Thilla Tandia, héritière de Salamata Diagana, femmes aux doigts de fée
Originaire de Kaédi, mais née à Nouakchott, elle est domiciliée à la Sebkha, une commune de la populeuse banlieue Sud/Ouest de la capitale mauritanienne.
Cette dame, une des plus grandes teinturières de Nouakchott actuellement, est l’héritière de Salama Diagana, un nom lié aux couleurs vives du bazin à Nouakchott pendant plusieurs dizaines d’années, décédée en 2012.
Après avoir été dans une bonne école depuis la tendre enfance, la mère prenant l’âge, Thilla reprit le flambeau. Elle raconte son histoire et son parcours à travers un récit qui renvoie l’idée d’un véritable héritage, une affaire de famille.
«J’ai toujours observé les moindres faits et gestes de ma défunte mère depuis la plus tendre enfance», raconte-t-elle, ajoutant qu’au départ, c’était juste un jeu, mais l’exercice est devenu une profession à partir de 1998».
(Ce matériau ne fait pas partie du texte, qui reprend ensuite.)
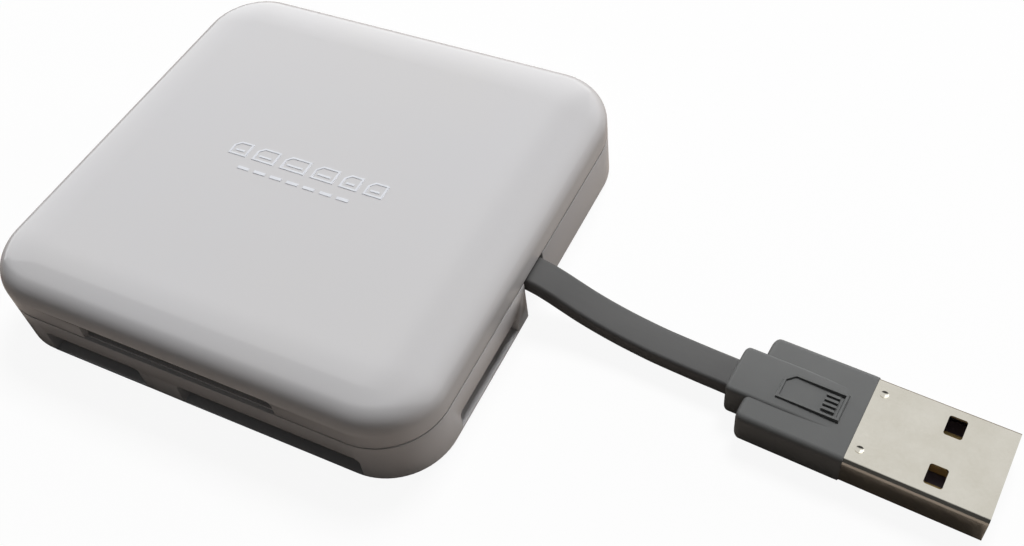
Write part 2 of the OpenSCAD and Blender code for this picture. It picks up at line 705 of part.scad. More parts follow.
// A plan whose two corners at x = 0 are round
module back_rounded(l, w, r, h) translate([0, 0, -h]) linear_extrude(2*h) {
    translate([r, -w/2]) square([l - r, w]);
    translate([0, r - w/2]) square([r, w - 2*r]);
    for (s = [-1, 1]) translate([r, s*(w/2 - r)]) circle(r, $fn = 48);
}

module plug_grip() color(grey) at_plug() difference() {
    union() {
        intersection() {
            rounded_bar(neck_l, shell_x, grip_w, grip_h, grip_r);
            translate([neck_l, 0, 0]) back_rounded(grip_l + over, grip_w, grip_corner, grip_h);
        }
        intersection() {
            rounded_bar(0, neck_l + over, neck_w, neck_h, neck_r);
            back_rounded(neck_l + 2*over, neck_w, neck_r, grip_h);
        }
        translate([neck_l + 0.2, -neck_w/2, grip_h/2 - over]) cube([grip_l - 1, neck_w, band_h + over]);
    }
    rounded_bar(shell_x - shell_in, shell_x + over, shell_w, shell_h, shell_r);
    for (y = contact_y) contact_bar(y, shell_x - shell_in - tail_l, shell_x);
}

// One flat contact between two places along the plug
module contact_bar(y, x0, x1) translate([x0, y - contact_w/2, contact_z])
    cube([x1 - x0, contact_w, contact_t]);
tongue_z = shell_t - shell_h/2;
contact_z = tongue_z + tongue_t + contact_rise - contact_t;

// A latch window with round corners
module window_outline() {
    translate([window_r, 0]) square([window[0] - 2*window_r, window[1]]);
    translate([0, window_r]) square([window[0], window[1] - 2*window_r]);
    for (x = [window_r, window[0] - window_r]) for (y = [window_r, window[1] - window_r])
        translate([x, y]) circle(window_r, $fn = 48);
}

// Folded steel shell, with latch windows above and below, and its seam underneath
module plug_shell() color(steel) at_plug() difference() {
    rounded_bar(shell_x - shell_in, tip_x, shell_w, shell_h, shell_r);
    rounded_bar(shell_x - shell_in - over, tip_x + over,
        shell_w - 2*shell_t, shell_h - 2*shell_t, shell_r - shell_t);
    for (s = [-1, 1]) translate([tip_x - window_tip - window[0], s*window_y - window[1]/2, -shell_h])
        linear_extrude(2*shell_h) window_outline();
    for (s = [-1, 1]) translate([tip_x - dimple_tip, s*dimple_y, shell_h/2 - dimple_deep + dimple_ball])
        sphere(r = dimple_ball, $fn = 48);
    seam_w = 0.12;
    translate([shell_x - shell_in - over, -seam_w/2, -shell_h])
        cube([shell_l + shell_in + 2*over, seam_w, shell_h]);
}

// Moulded tongue that carries the contacts, thick at the back where it fills the shell
module plug_tongue() color([0.1, 0.1, 0.11]) at_plug() difference() {
    w = shell_w - 2*shell_t - 2*tongue_gap;
    back = shell_x - shell_in + 0.2;
    intersection() {
        rounded_bar(back, tip_x - tongue_tip, w, shell_h - 2*shell_t, shell_r - shell_t);
        union() {
            translate([back - over, -w, -shell_h]) cube([tip_x - back, 2*w, shell_h + tongue_z + tongue_t]);
            translate([back - over, -w, -shell_h]) cube([tip_x - block_tip - back + over, 2*w, 2*shell_h]);
        }
    }
    for (k = [0:3]) contact_bar(contact_y[k], back - over, tip_x - contact_tip[k]);
}

module plug_contacts() color(gold) at_plug() for (k = [0:3])
    contact_bar(contact_y[k], shell_x - shell_in - tail_l, tip_x - contact_tip[k]);

top_cover();
bottom_cover();
circuit_board();
upper_socket_body();
upper_socket_shield();
upper_socket_contacts();
lower_socket_body();
lower_socket_contacts();
left_socket_body();
left_socket_shield();
left_socket_contacts();
side_socket_body();
side_socket_shield();
side_socket_contacts();
controller_chip();
controller_leads();
clock_crystal();
voltage_regulator();
regulator_leads();
bulk_capacitor();
capacitors();
resistors();
cable_grip();
wire_red();
wire_white();
wire_green();
wire_black();
usb_cable();
plug_grip();
plug_shell();
plug_tongue();
plug_contacts();
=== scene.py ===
from math import cos, pi, radians, sin, sqrt

import bmesh
import bpy
from mathutils import Matrix, Vector


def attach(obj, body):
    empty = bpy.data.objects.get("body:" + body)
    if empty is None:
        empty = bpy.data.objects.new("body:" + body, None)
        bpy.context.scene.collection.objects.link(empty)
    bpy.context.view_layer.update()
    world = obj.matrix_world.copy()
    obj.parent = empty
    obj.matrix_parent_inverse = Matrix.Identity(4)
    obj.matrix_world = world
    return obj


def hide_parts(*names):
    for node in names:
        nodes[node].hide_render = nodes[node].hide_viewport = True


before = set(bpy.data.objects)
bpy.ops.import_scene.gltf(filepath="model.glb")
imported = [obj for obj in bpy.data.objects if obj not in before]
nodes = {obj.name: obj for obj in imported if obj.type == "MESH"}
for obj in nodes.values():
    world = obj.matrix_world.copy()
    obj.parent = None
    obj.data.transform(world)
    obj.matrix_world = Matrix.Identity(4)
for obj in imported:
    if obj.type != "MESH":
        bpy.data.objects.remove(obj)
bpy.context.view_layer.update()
mm = 0.001
metre = 1000.0  # in millimetres
print("frame loaded:", len(nodes), "nodes")


def addObject(name, data):
    thing = bpy.data.objects.new(name, data)
    bpy.context.scene.collection.objects.link(thing)
    return thing


# Camera, at the photograph's angle

cameraView = {
    "place": (0.076776, -0.074986, 0.113722),
    "right": (0.89366, 0.43877, -0.09405),
    "down": (0.28919, -0.72342, -0.62691),
    "forward": (-0.3431, 0.53305, -0.7734),
    "lens": 39.9588,
    "sensor": 36.0,
    "clip": (0.01, 20),
}


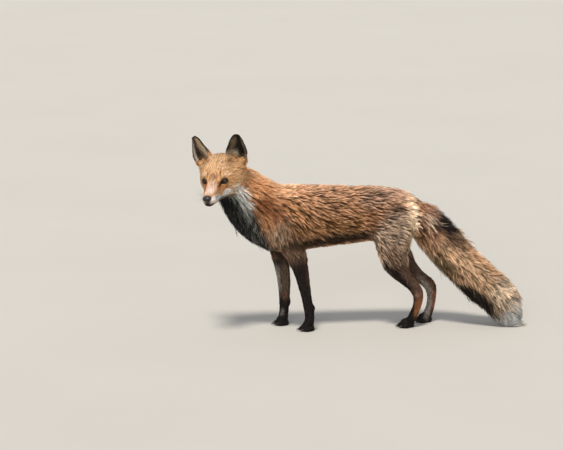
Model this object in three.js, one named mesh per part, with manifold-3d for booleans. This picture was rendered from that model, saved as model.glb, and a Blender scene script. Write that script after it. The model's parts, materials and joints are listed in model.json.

«Ma mère est décédée en 2012, mais elle avait arrêté le travail plusieurs années auparavant, c’est-à-dire à partir de 1998. J’ai repris le flambeau depuis», poursuit-elle.
Décrivant l’opération dont le résultat donne des couleurs vives aux milles éclats, la dame affirme qu’il faut d’abord attacher les tissus, former les dessins et les couleurs sur le bazin, ou parfois sur des toiles plus légères.
Les différents ingrédients donnant la coloration sont des produits importés d’Europe (Belgique, Hollande), mais aussi de Chine. Ils sont mélangés à deux produits: la soude caustique en poudre, et la soude caustique sous forme de coquillage, qui renforce l’éclat des couleurs.
Ce travail porte sur les vêtements féminins et masculins, avec une tendance plus accentuée chez les femmes et les jeunes filles.
Abordant, enfin le volet commercial, la teinturière signale que nombre des commandes augmente à l’occasion des fêtes musulmanes (Korité, Tabaski, Maouloud). Ces repères indiquent ainsi la période des bonnes affaires pour les teinturières aux doigts de fée.
Fatoumata NDiaye, sur le pré depuis 1966
Originaire des environs de Boghé (310 km au Sud/Est de Nouakchott), Fatoumata NDiaye, non héritière du métier, a débuté dans la teinture en 1966.
Elle parle des conditions de travail et des différentes périodes. Domiciliée au centre de la capitale, cette dame d’un âge avancé dispose d’un local spécialement réservé à l’activité de la teinture situé dans la commune d’El Mina, autre banlieue de la capitale mauritanienne.
Elle emploie une dizaine d’hommes chargés de la mise en état des vêtements teints, mais aussi une fille issue de sa famille, qui fait office d’assistante, chargée du suivi des commandes et des livraisons.
Sans cachoterie, la dame affirme: «je rends un vibrant hommage à une profession qui m’a tout donné dans la vie, notamment de quoi entretenir ma famille, quelques propriétés immobilières et un voyage à la Mecque». Hawa NDiaye, présidente du réseau «Arc-En Ciel», un collectif regroupant 63 associations féminines, dont la plus part évolue dans le business de la teinture, est également originaire de Kaédi (vallée du fleuve).
Secrétaire à la Société Nationale de Développement Rurale (SONADER/Publique), elle a tout plaqué en 2000, venant ainsi grossir les rangs des dames issues de la génération spontanée de la teinture et du batik. Très active dans le mouvement associatif, elle travaille sur le terrain, tout en faisant le tour des foires commerciales et expositions consacrées aux produits ayant fait l’objet de teinture au niveau national et à l’étranger.